Laporan Global Competitiveness Report 2012-2013 menunjukkan, inefficient government bureaucracy di Indonesia tertinggi dalam daya saing bisnis. Bobotnya, 15,4 persen lebih besar dari masalah korupsi (14,2 persen) serta infrastruktur (8,7 persen). Akibatnya, Indonesia hanya menempati posisi ke-50 dari 144 negara pada 2013, sedangkan Malaysia di posisi ke-25, Thailand ke-38, Tiongkok ke-29, Jepang ke-10, dan Singapura ke-2.

Pelayanan terpadu satu pintu (PTSP) bukanlah kebijakan baru di Indonesia. Kebijakan ini telah dimulai sejak zaman Presiden Susilo Bambang Yudhoyono pada 2005 dan berkembang setelah UU No 25/2009 tentang Pelayanan Publik ditetapkan.

Dengan PTSP, pemohon perizinan tidak perlu lagi mengurus berbagai surat dan dokumen di dinas berbeda dengan lokasi kantor yang berbeda pula. Harapannya PTSP membuat perizinan lebih mudah, murah, dan cepat.

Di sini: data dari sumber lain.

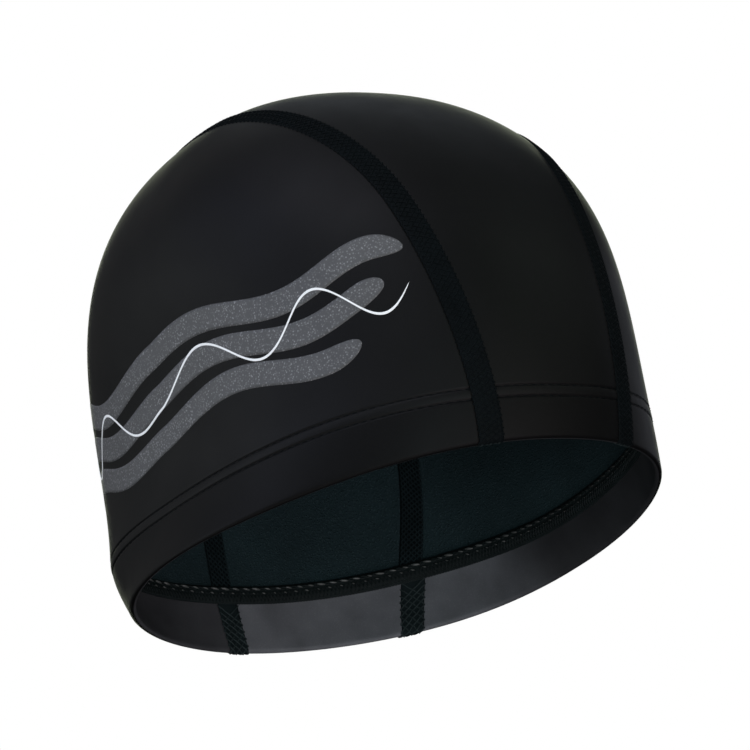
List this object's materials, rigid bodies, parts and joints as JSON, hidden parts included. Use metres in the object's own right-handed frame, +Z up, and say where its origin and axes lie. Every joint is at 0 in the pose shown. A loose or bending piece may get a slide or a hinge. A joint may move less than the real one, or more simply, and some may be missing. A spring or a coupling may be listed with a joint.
{
  "type": "swim cap",
  "caption": "Sewn swim cap of coated stretch cloth: side panels and a centre panel joined by flat seam bands, with a folded hem stitched inside.",
  "frame": {"origin": "middle of the rim's opening, in the plane of the rim's lowest edge, where the head goes in", "axes": "+Z up from the rim to the crown, -Y to the wearer's front, +X to the wearer's left"},
  "size_m": [0.165, 0.1976, 0.1535],
  "materials": {
    "coated_cloth": "matte",
    "seam_thread": "matte",
    "stitch_thread": "matte"
  },
  "bodies": {
    "root": {"right_side_panel": "coated_cloth", "centre_panel": "coated_cloth", "left_side_panel": "coated_cloth", "right_seam": "seam_thread", "left_seam": "seam_thread", "hem_stitch_band": "stitch_thread"}
  },
  "joints": []
}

Namun, kualitas PTSP belum menggembirakan. Dalam pelaksanaannya masih terdapat istilah ”satu pintu banyak meja”, ”satu pintu banyak jendela”, atau ”satu pintu banyak kunci”.

Satu pintu banyak meja berarti masuk dalam satu kantor, tetapi banyak dinas yang harus ditemui. Satu pintu banyak jendala berarti satu kantor, tetapi berkas dan dokumen harus dibawa ke dinas terkait di luar. Satu pintu banyak kunci berarti satu kantor perizinan, tetapi tanda tangan persetujuan perlu kewenangan instansi lain. Misalnya, pemerintah kabupaten/kota harus meminta rekomendasi dari pemerintah provinsi hingga pusat.

Kendala lapangan

PTSP di daerah menghadapi beberapa permasalahan. Pertama, tidak semua kepala daerah/kepala dinas mau melimpahkan kewenangannya ke kepala PTSP. BKPM (2013) mencatat baru 41 persen pemerintah daerah yang mendelegasikan kewenangannya ke kepala PTSP. Alasannya, beberapa izin terkait dinas spesifik, seperti kesehatan dan lingkungan, yang dianggap perlu rekomendasi dinas terkait.

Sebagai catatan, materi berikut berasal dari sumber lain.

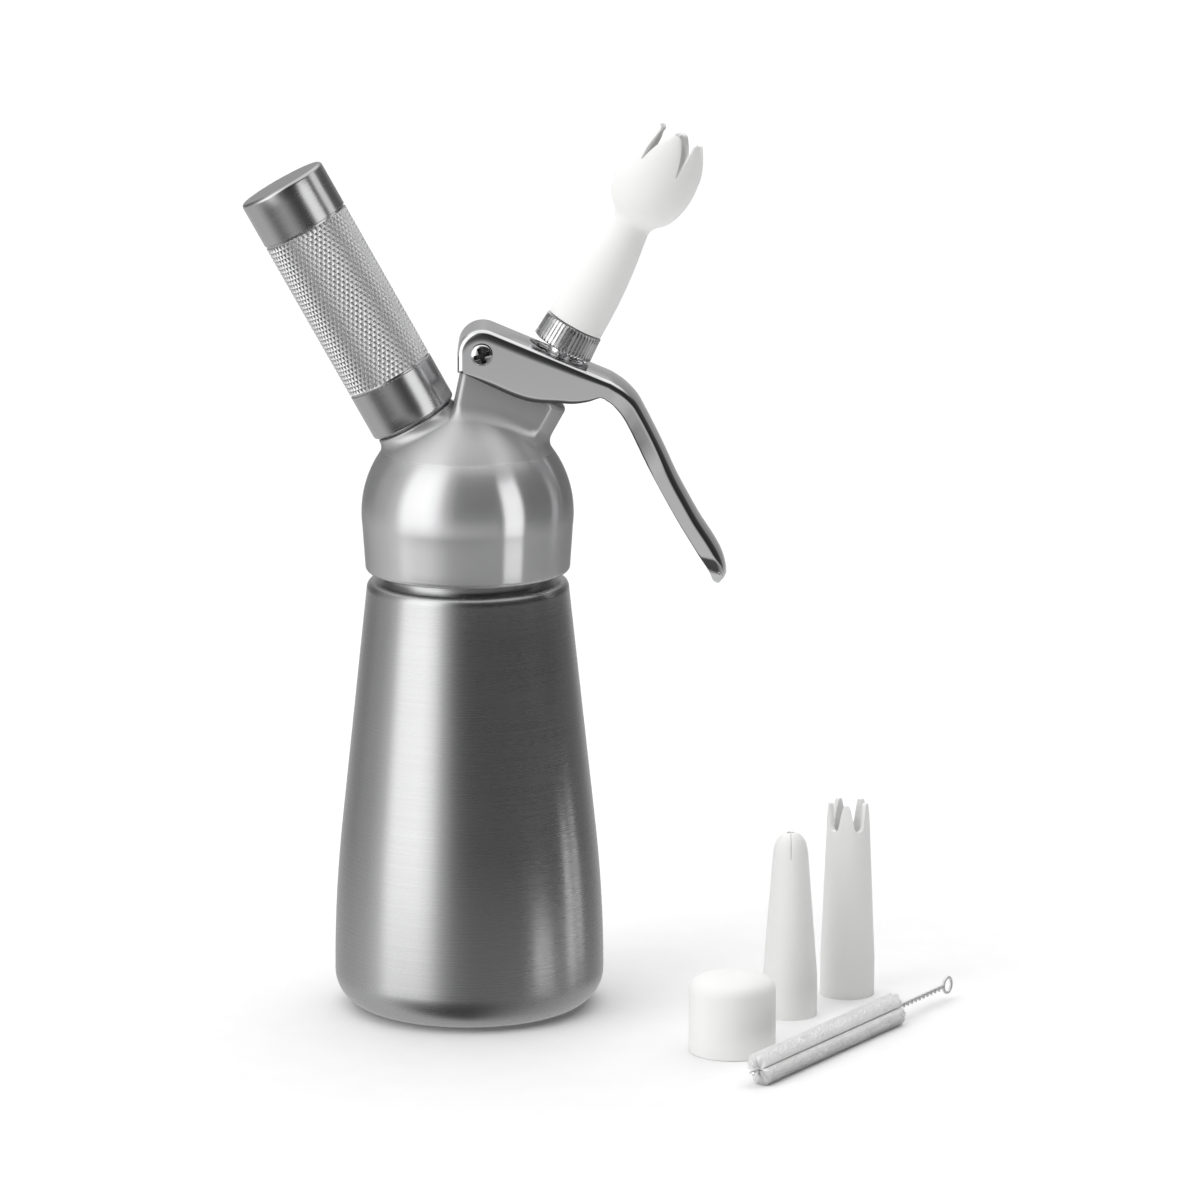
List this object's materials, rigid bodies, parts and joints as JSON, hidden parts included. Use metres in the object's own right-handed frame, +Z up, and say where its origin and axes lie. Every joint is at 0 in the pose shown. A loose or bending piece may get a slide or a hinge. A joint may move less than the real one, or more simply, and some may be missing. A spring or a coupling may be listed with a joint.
{
  "type": "whipped cream dispenser",
  "caption": "Metal whipped cream dispenser with a tapered bottle, a domed screw-on head, lever, gas charger holder and fitted tulip nozzle; loose cap, nozzles and cleaning brush beside it.",
  "frame": {"origin": "centre of the bottle's flat base, on the table", "axes": "+Z up along the bottle, +X towards the lever's handle, +Y away from the screw head that faces the front"},
  "size_m": [0.1986, 0.1285, 0.2501],
  "materials": {
    "bottle_metal": "satin, brushed round the axis",
    "head_metal": "brushed",
    "holder_metal": "turned bands, knurled middle",
    "polished_metal": "polished",
    "steel": "bright",
    "brass": "turned",
    "rubber": "matt",
    "silicone": "matt",
    "white_plastic": "matt, slightly translucent"
  },
  "bodies": {
    "bottle": {"bottle": "bottle_metal"},
    "head_seal": {"head_gasket": "silicone"},
    "head": {"head_casting": "head_metal", "pivot_screw": "polished_metal", "pivot_sleeve": "polished_metal", "valve_bushing": "brass", "stem_o_ring": "rubber", "piercer_body": "brass", "piercing_pin": "steel", "check_valve": "rubber", "charger_gasket": "rubber"},
    "lever": {"lever": "polished_metal"},
    "stem": {"valve_stem": "polished_metal", "valve_spring": "steel", "valve_seal": "rubber", "stem_nut": "brass", "nozzle_collar": "steel"},
    "nozzle_seal": {"nozzle_washer": "silicone"},
    "nozzle": {"tulip_nozzle": "white_plastic"},
    "charger": {"gas_charger": "steel"},
    "holder": {"charger_holder": "holder_metal"},
    "cap": {"closing_cap": "white_plastic"},
    "star": {"star_nozzle": "white_plastic"},
    "crown": {"crown_nozzle": "white_plastic"},
    "brush": {"brush_wire": "steel", "brush_bristles": "white_plastic"}
  },
  "joints": [
    {"name": "head_lift", "type": "slide", "parent": "bottle", "child": "head_seal", "axis": [0, 0, 1], "range_m": [0, 0.009]},
    {"name": "head_turn", "type": "hinge", "parent": "head_seal", "child": "head", "pos_m": [0, 0, 0.141], "axis": [0, 0, 1], "range_deg": [0, 1080]},
    {"name": "lever_swing", "type": "hinge", "parent": "head", "child": "lever", "pos_m": [0.0043, 0, 0.187], "axis": [0, 1, 0], "range_deg": [0, 8], "stiffness_Nm_per_rad": 1, "springref_deg": -11.46},
    {"name": "stem_slide", "type": "slide", "parent": "head", "child": "stem", "axis": [-0.4848, 0, -0.8746], "range_m": [0, 0.002], "deforming": ["valve_spring"]},
    {"name": "nozzle_lift", "type": "slide", "parent": "stem", "child": "nozzle_seal", "axis": [0.4848, 0, 0.8746], "range_m": [0, 0.0045]},
    {"name": "nozzle_turn", "type": "hinge", "parent": "nozzle_seal", "child": "nozzle", "pos_m": [0.03155, 0, 0.19668], "axis": [0.4848, 0, 0.8746], "range_deg": [0, 1080]},
    {"name": "holder_lift", "type": "slide", "parent": "head", "child": "charger", "axis": [-0.4848, 0, 0.8746], "range_m": [0, 0.009]},
    {"name": "holder_turn", "type": "hinge", "parent": "charger", "child": "holder", "pos_m": [-0.02909, 0, 0.19348], "axis": [-0.4848, 0, 0.8746], "range_deg": [0, 2160]},
    {"name": "cap_lift", "type": "slide", "parent": "bottle", "child": "cap", "axis": [0, 0, 1], "range_m": [0, 0.05]},
    {"name": "star_lift", "type": "slide", "parent": "bottle", "child": "star", "axis": [0, 0, 1], "range_m": [0, 0.05]},
    {"name": "crown_lift", "type": "slide", "parent": "bottle", "child": "crown", "axis": [0, 0, 1], "range_m": [0, 0.05]},
    {"name": "brush_lift", "type": "slide", "parent": "bottle", "child": "brush", "axis": [0, 0, 1], "range_m": [0, 0.05]}
  ],
  "couplings": [
    {"joint": "head_turn", "follows": "head_lift", "rad_per_m": 2094.4},
    {"joint": "lever_swing", "follows": "stem_slide", "rad_per_m": 69.8},
    {"joint": "nozzle_turn", "follows": "nozzle_lift", "rad_per_m": 4188.8},
    {"joint": "holder_turn", "follows": "holder_lift", "rad_per_m": 4188.8}
  ]
}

Kedua, keterbatasan sumber daya manusia. Idealnya PTSP memiliki staf teknis, seperti ahli penilaian amdal, kesehatan, sipil, dan transportasi. Namun, jumlah staf tersebut umumnya berada di dinas/instansi asalnya dan bukan di PTSP.

Ketiga, status kelembagaan PTSP yang beragam. Ada yang berbentuk badan, dinas, dan kantor, dengan implikasi yang berbeda-beda.

Jika berbentuk dinas dan badan biasanya mudah berkoordinasi dengan dinas/badan lain karena levelnya setara. Apabila dalam bentuk kantor menjadi sulit berkoordinasi karena level yang berbeda. Parahnya apabila PTSP masih bersifat ”unit” yang ditempelkan di kelembagaan lain.

Keempat, disharmoni regulasi PTSP dan ego sektoral. Kementerian Dalam Negeri telah mengeluarkan Permendagri No 20/2008 tentang Pedoman Organisasi dan Tata Kerja Pelayanan Terpadu di Daerah. Setelah itu terbit Perpres No 27/2009 tentang PTSP di Bidang Penanaman Modal.

Kedua peraturan tersebut membingungkan pemerintah daerah mengingat banyak yang tumpang tindih dalam kedua peraturan itu. Dampaknya, pemerintah daerah seperti memiliki ”dua jenderal”, yakni Kementerian Dalam Negeri (Kemendagri) dan Badan Koordinasi Penanaman Modal (BKPM) untuk koordinasi, pembinaan, hingga pengawasan PTSP di daerah.

Situasi di atas perlu menjadi catatan agenda Jokowi-JK agar sebaiknya tidak hanya mengancam 12 persen pemerintah provinsi/kabupaten/kota yang belum mendirikan PTSP, tetapi juga berupaya meningkatkan kualitas PTSP. Kerjanya dimulai dengan harmonisasi regulasi yang mengatur PTSP sehingga dualisme regulasi dan pelaksanaannya tidak perlu terjadi, termasuk peraturan perundangan sektoral.

Salah satunya memutuskan dualisme peran Kemendagri dan BKPM. Langkah tersebut juga dibarengi dengan percepatan penyerahan kewenangan perizinan dari kepala daerah ke kepala PTSP sehingga 100 persen kewenangan itu di tangan PTSP. Ini akan berhasil jika dibarengi dengan penguatan dalam struktur kelembagaan di daerah, baik peningkatan kualitas sumber daya manusia maupun distribusi staf yang adil untuk PTSP.

Langkah kerja, kerja, dan kerja pada dasarnya sejalan dengan Nawacita Jokowi-JK, yakni membuat pemerintah tak absen dengan membangun tata kelola pemerintahan yang bersih, efektif, demokratis dan tepercaya.

Hal itu khususnya pada reformasi birokrasi yang berkelanjutan pada perbaikan kualitas pelayanan publik. Sudah seharusnya pemerintah memilih prioritas kebijakan yang tepat agar memang masyarakat merasakan benar kualitas pelayanan publik yang saat ini sedang ditunggu gebrakannya. Semoga.